Task description >> Write out each line exactly as it stands, please.

Supplied material >>
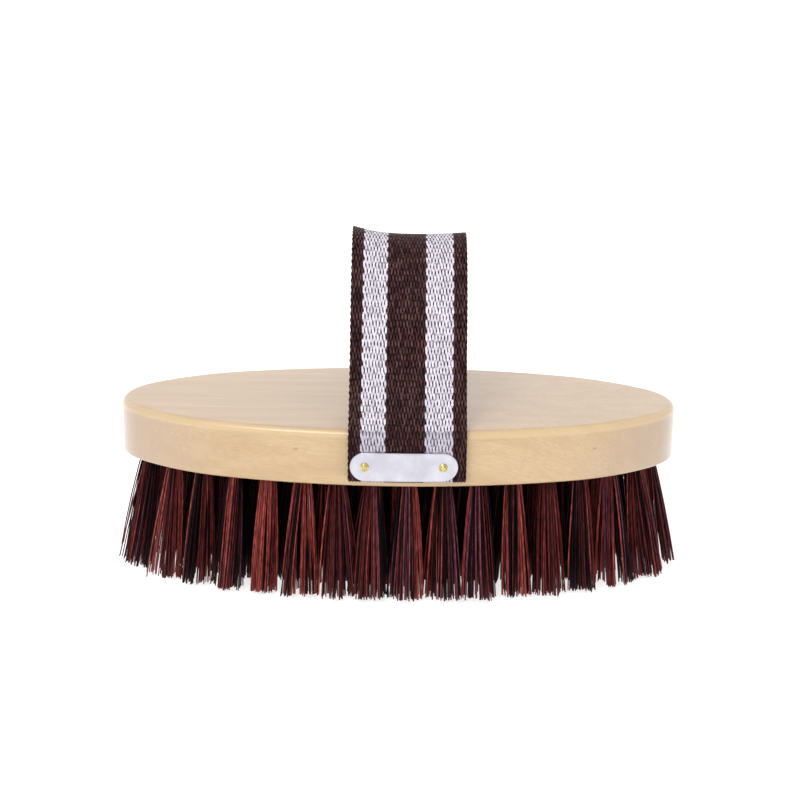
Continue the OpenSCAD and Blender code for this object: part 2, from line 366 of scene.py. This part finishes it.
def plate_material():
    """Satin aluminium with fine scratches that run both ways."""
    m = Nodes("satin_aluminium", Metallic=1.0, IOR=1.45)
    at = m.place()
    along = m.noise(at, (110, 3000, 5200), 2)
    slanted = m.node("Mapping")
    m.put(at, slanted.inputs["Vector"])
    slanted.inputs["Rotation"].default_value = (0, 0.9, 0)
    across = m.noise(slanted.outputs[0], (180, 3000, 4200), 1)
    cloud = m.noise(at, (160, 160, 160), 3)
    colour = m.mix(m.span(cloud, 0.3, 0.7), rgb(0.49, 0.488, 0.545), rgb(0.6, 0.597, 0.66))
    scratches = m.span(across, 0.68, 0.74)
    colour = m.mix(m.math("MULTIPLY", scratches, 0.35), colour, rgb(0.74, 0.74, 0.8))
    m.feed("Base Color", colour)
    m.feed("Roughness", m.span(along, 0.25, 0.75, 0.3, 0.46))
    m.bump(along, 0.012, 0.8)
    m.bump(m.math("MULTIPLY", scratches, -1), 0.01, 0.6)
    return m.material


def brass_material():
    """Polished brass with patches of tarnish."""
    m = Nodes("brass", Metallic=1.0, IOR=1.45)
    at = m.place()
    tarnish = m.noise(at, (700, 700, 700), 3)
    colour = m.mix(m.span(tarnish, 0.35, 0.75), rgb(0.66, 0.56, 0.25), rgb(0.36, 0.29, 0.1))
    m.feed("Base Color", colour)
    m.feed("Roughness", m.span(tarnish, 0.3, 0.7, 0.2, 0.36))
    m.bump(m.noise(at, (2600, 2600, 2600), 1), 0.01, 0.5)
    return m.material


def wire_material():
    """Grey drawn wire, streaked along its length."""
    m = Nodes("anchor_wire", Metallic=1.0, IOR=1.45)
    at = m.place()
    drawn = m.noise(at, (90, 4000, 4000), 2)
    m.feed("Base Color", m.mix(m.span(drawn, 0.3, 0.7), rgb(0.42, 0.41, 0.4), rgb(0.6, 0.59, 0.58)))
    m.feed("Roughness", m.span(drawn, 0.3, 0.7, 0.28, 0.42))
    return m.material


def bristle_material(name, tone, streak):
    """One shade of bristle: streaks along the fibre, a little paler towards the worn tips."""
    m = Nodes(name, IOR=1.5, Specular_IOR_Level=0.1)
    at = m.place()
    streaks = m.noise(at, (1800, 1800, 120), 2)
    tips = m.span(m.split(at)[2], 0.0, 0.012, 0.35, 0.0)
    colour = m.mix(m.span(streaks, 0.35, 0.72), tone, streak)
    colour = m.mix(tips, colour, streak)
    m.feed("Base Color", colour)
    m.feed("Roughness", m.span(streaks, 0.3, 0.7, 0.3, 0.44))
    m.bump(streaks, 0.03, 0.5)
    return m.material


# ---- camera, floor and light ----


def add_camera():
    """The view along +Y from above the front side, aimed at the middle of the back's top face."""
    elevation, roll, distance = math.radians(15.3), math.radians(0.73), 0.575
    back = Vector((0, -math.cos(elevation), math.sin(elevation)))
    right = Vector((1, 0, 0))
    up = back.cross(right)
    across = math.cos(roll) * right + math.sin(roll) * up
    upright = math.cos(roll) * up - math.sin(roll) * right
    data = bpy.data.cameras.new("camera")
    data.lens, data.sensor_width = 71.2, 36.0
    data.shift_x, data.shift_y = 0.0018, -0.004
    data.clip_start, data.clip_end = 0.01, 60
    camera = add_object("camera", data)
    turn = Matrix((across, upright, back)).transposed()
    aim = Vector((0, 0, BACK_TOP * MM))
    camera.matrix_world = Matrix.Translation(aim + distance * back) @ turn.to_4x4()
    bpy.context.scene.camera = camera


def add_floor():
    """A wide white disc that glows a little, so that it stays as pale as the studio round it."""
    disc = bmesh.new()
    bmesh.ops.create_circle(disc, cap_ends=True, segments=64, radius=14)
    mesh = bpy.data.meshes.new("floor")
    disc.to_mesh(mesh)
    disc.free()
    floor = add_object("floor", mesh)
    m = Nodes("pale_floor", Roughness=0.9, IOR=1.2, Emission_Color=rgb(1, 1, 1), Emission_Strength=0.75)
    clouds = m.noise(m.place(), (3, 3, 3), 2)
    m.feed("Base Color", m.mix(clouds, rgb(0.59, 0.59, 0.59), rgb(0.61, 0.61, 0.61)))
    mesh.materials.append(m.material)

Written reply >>
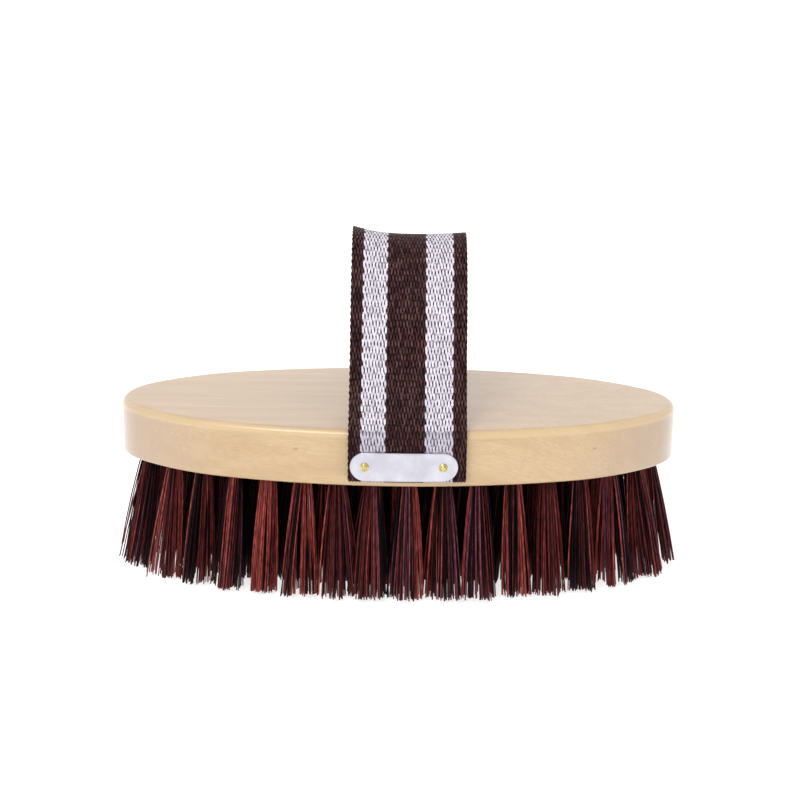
Continue the OpenSCAD and Blender code for this object: part 2, from line 366 of scene.py. This part finishes it.
def plate_material():
    """Satin aluminium with fine scratches that run both ways."""
    m = Nodes("satin_aluminium", Metallic=1.0, IOR=1.45)
    at = m.place()
    along = m.noise(at, (110, 3000, 5200), 2)
    slanted = m.node("Mapping")
    m.put(at, slanted.inputs["Vector"])
    slanted.inputs["Rotation"].default_value = (0, 0.9, 0)
    across = m.noise(slanted.outputs[0], (180, 3000, 4200), 1)
    cloud = m.noise(at, (160, 160, 160), 3)
    colour = m.mix(m.span(cloud, 0.3, 0.7), rgb(0.49, 0.488, 0.545), rgb(0.6, 0.597, 0.66))
    scratches = m.span(across, 0.68, 0.74)
    colour = m.mix(m.math("MULTIPLY", scratches, 0.35), colour, rgb(0.74, 0.74, 0.8))
    m.feed("Base Color", colour)
    m.feed("Roughness", m.span(along, 0.25, 0.75, 0.3, 0.46))
    m.bump(along, 0.012, 0.8)
    m.bump(m.math("MULTIPLY", scratches, -1), 0.01, 0.6)
    return m.material


def brass_material():
    """Polished brass with patches of tarnish."""
    m = Nodes("brass", Metallic=1.0, IOR=1.45)
    at = m.place()
    tarnish = m.noise(at, (700, 700, 700), 3)
    colour = m.mix(m.span(tarnish, 0.35, 0.75), rgb(0.66, 0.56, 0.25), rgb(0.36, 0.29, 0.1))
    m.feed("Base Color", colour)
    m.feed("Roughness", m.span(tarnish, 0.3, 0.7, 0.2, 0.36))
    m.bump(m.noise(at, (2600, 2600, 2600), 1), 0.01, 0.5)
    return m.material


def wire_material():
    """Grey drawn wire, streaked along its length."""
    m = Nodes("anchor_wire", Metallic=1.0, IOR=1.45)
    at = m.place()
    drawn = m.noise(at, (90, 4000, 4000), 2)
    m.feed("Base Color", m.mix(m.span(drawn, 0.3, 0.7), rgb(0.42, 0.41, 0.4), rgb(0.6, 0.59, 0.58)))
    m.feed("Roughness", m.span(drawn, 0.3, 0.7, 0.28, 0.42))
    return m.material


def bristle_material(name, tone, streak):
    """One shade of bristle: streaks along the fibre, a little paler towards the worn tips."""
    m = Nodes(name, IOR=1.5, Specular_IOR_Level=0.1)
    at = m.place()
    streaks = m.noise(at, (1800, 1800, 120), 2)
    tips = m.span(m.split(at)[2], 0.0, 0.012, 0.35, 0.0)
    colour = m.mix(m.span(streaks, 0.35, 0.72), tone, streak)
    colour = m.mix(tips, colour, streak)
    m.feed("Base Color", colour)
    m.feed("Roughness", m.span(streaks, 0.3, 0.7, 0.3, 0.44))
    m.bump(streaks, 0.03, 0.5)
    return m.material


# ---- camera, floor and light ----


def add_camera():
    """The view along +Y from above the front side, aimed at the middle of the back's top face."""
    elevation, roll, distance = math.radians(15.3), math.radians(0.73), 0.575
    back = Vector((0, -math.cos(elevation), math.sin(elevation)))
    right = Vector((1, 0, 0))
    up = back.cross(right)
    across = math.cos(roll) * right + math.sin(roll) * up
    upright = math.cos(roll) * up - math.sin(roll) * right
    data = bpy.data.cameras.new("camera")
    data.lens, data.sensor_width = 71.2, 36.0
    data.shift_x, data.shift_y = 0.0018, -0.004
    data.clip_start, data.clip_end = 0.01, 60
    camera = add_object("camera", data)
    turn = Matrix((across, upright, back)).transposed()
    aim = Vector((0, 0, BACK_TOP * MM))
    camera.matrix_world = Matrix.Translation(aim + distance * back) @ turn.to_4x4()
    bpy.context.scene.camera = camera


def add_floor():
    """A wide white disc that glows a little, so that it stays as pale as the studio round it."""
    disc = bmesh.new()
    bmesh.ops.create_circle(disc, cap_ends=True, segments=64, radius=14)
    mesh = bpy.data.meshes.new("floor")
    disc.to_mesh(mesh)
    disc.free()
    floor = add_object("floor", mesh)
    m = Nodes("pale_floor", Roughness=0.9, IOR=1.2, Emission_Color=rgb(1, 1, 1), Emission_Strength=0.75)
    clouds = m.noise(m.place(), (3, 3, 3), 2)
    m.feed("Base Color", m.mix(clouds, rgb(0.59, 0.59, 0.59), rgb(0.61, 0.61, 0.61)))
    mesh.materials.append(m.material)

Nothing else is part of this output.